2.8 Na de inbewaringstelling was de vrees gerechtvaardigd dat eiseres zich aan uitzetting zou onttrekken. De rechtbank laat daarbij wegen dat eiseres bij doorreis gebruik heeft gemaakt van een vals paspoort.
2.9 Naar het oordeel van de rechtbank heeft verweerder bij de voorbereiding van de uitzetting voldoende voortvarend gehandeld.
2.10 Gelet op het voorgaande is het beroep ongegrond en bestaat geen aanleiding om schadevergoeding toe te kennen.
3. Beslissing
De rechtbank
- verklaart het beroep ongegrond;
- wijst het verzoek om schadevergoeding af.
Aldus gegeven door mr. W.M. van Schuijlenburg en in het openbaar uitgesproken in tegenwoordigheid van drs. H.A. Hulst als griffier op 4 juli 2001.

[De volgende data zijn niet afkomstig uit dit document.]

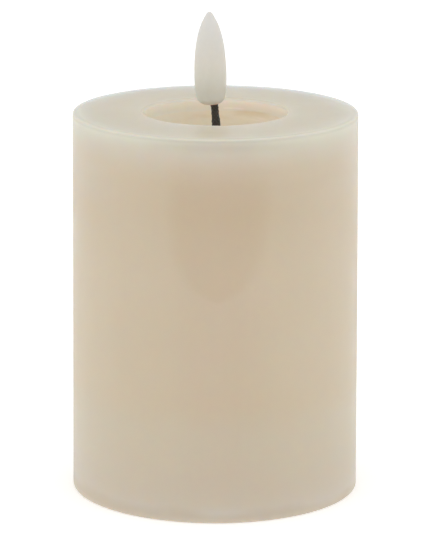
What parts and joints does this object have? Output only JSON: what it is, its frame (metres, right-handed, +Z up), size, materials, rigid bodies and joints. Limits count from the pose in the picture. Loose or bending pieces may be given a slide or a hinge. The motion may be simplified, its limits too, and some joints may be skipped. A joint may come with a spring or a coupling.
{
  "type": "flameless led candle",
  "caption": "Ivory pillar candle lamp: hollow wax shell with a deep melt bowl, frosted flame bulb on a black wick, battery base with hinged door and slide switch.",
  "frame": {"origin": "centre of the flat underside of the wax shell", "axes": "+Z up along the pillar's axis, -Y towards the viewer (front), +X to the viewer's right"},
  "size_m": [0.075, 0.075, 0.126],
  "materials": {
    "wax": "paraffin wax, satin, lets light through",
    "frosted_plastic": "frosted translucent",
    "hot_glue_clear": "milky hot-melt glue",
    "led_epoxy": "clear tinted epoxy",
    "tinned_wire": "tinned",
    "black_braid": "woven cotton sleeve, matt",
    "enamel_wire": "enamelled copper",
    "black_rubber": "matt",
    "ivory_plastic": "moulded, fine grain",
    "zinc_screw": "zinc plated",
    "cell_wrap": "shrink sleeve",
    "nickel_strip": "nickel plated strip",
    "spring_steel": "nickel plated spring wire",
    "switch_steel": "stamped, zinc plated",
    "black_plastic": "moulded",
    "board_green": "solder resist over fibreglass",
    "crystal_can": "drawn can",
    "capacitor_sleeve": "sleeved aluminium can",
    "red_wire": "PVC insulation",
    "black_wire": "PVC insulation"
  },
  "bodies": {
    "candle": {"base_screws": "zinc_screw", "base_tray": "ivory_plastic", "battery_front": "cell_wrap", "battery_rear": "cell_wrap", "board_screws": "zinc_screw", "bulb_plug": "hot_glue_clear", "capacitor": "capacitor_sleeve", "chip_resistors": "black_plastic", "circuit_board": "board_green", "contact_bridge": "nickel_strip", "contact_negative": "nickel_strip", "contact_positive": "nickel_strip", "flame_bulb": "frosted_plastic", "glue_dabs": "hot_glue_clear", "led_emitter": "led_epoxy", "led_pins": "tinned_wire", "module_cup": "ivory_plastic", "spring_bridge": "spring_steel", "spring_negative": "spring_steel", "switch_case": "black_plastic", "switch_frame": "switch_steel", "switch_terminals": "tinned_wire", "switch_wires": "black_wire", "timer_chip": "black_plastic", "timer_crystal": "crystal_can", "wax_body": "wax", "wick_grommet": "black_rubber", "wick_leads": "enamel_wire", "wick_sleeve": "black_braid", "wire_negative": "black_wire", "wire_positive": "red_wire", "wire_tube": "black_rubber"},
    "battery_door": {"battery_door": "ivory_plastic"},
    "switch_knob": {"switch_knob": "black_plastic"}
  },
  "joints": [
    {"name": "battery_door_hinge", "type": "hinge", "parent": "candle", "child": "battery_door", "pos_m": [0, -0.0182, 0.0023], "axis": [-1, 0, 0], "range_deg": [0, 100]},
    {"name": "switch_slide", "type": "slide", "parent": "candle", "child": "switch_knob", "axis": [1, 0, 0], "range_m": [0, 0.005]}
  ]
}
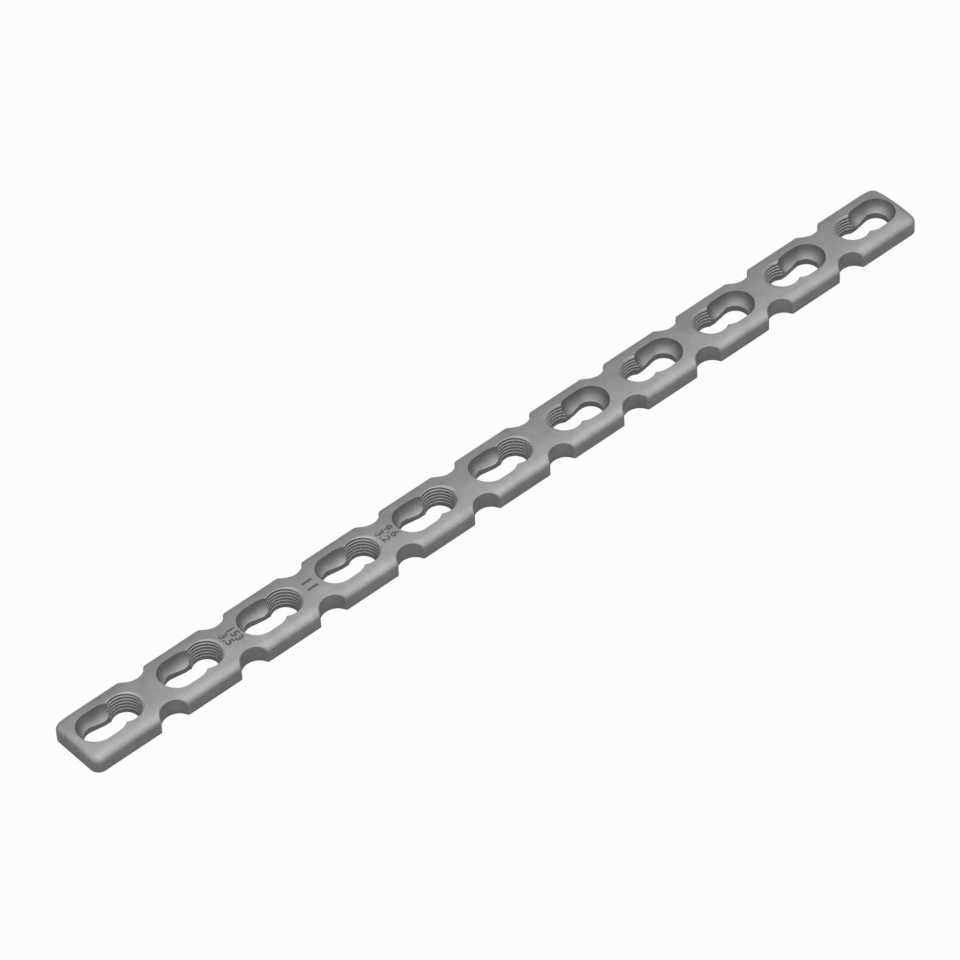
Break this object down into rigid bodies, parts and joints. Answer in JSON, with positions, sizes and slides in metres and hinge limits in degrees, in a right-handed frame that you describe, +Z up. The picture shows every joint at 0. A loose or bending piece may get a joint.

Tegen deze uitspraak staat hoger beroep open (artikel 95, eerste lid, Vw2000). Daartoe dient uiterlijk een week na de uitspraak een beroepschrift te worden ingediend bij de Afdeling Bestuursrechtspraak van de Raad van State (postbus 16113, 2500 BC te 's-Gravenhage) onder vermelding van 'Hoger beroep vreemdelingenzaken'. Het beroepschrift dient ingevolge artikel 85, eerste lid, Vw2000 één of meer grieven tegen de uitspraak te bevatten. Tevens dient bij het indienen van het beroepschrift (een kopie van) deze uitspraak te worden meegezonden.